Пробирались мы 14 километров целую неделю; 22 апреля мы были уже в глубине Рудницкой Пущи, пришли в лесную деревню Жигарины. Встречных крестьян я спрашивал: ”Немцы есть?” Они делали удивленные глаза, говорили: ”Немцев нэма и поляков нэма”. ”А советы есть?” ”Тего не вем, проше пана”. Вечером мы встретили трех партизан, советских офицеров, среди них оказался капитан Василенко. Я стал его целовать. Он спросил нас: ”Вы откуда?”

”С того света”. ”А точнее”. ”Из Понар”. ”Из Понар? Пойдемте со мной”.

Я сказал, что я москвич. Он также оказался москвичом. Вдруг наша беседа была прервана, начался обстрел. Сильный обстрел, а наши ребята не прячутся. Капитан Василенко их спросил с удивлением: ”Вы что, смерти не боитесь?” Они ответили: ”Нет”.

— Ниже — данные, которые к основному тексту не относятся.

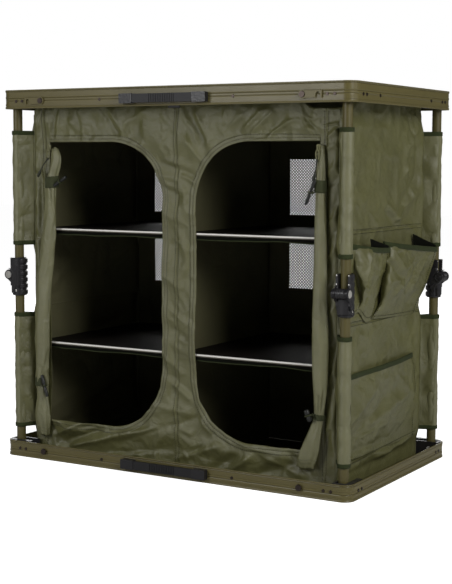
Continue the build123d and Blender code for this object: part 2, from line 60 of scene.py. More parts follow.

Нас привели на партизанскую базу, рядом с ней была база еврейских отрядов ”Смерть фашизму” и ”За победу”. В еврейских отрядах нашлось много знакомых моих виленских спутников. Двоюродный брат Ицика Догима, Аба Ковнер [64]64
  Ковнер Аба (1918) – поэт, пишет на иврите. Проживает в Израиле, член кибуца ”Эйн хахореш”.


[Закрыть]
, был командиром отряда ”Смерть фашизму”. Еврейские партизаны отлично знали, что такое Понары. Никто не мог поверить в то, что мы оттуда пришли живыми, это произвело потрясающее впечатление. Нас буквально разрывали на части, расспрашивали обо всем и обо всех. По всем партизанским базам было отдано распоряжение встречать беглецов. Партизанская разведка в тот же день обнаружила еще 5 человек из нашей партии.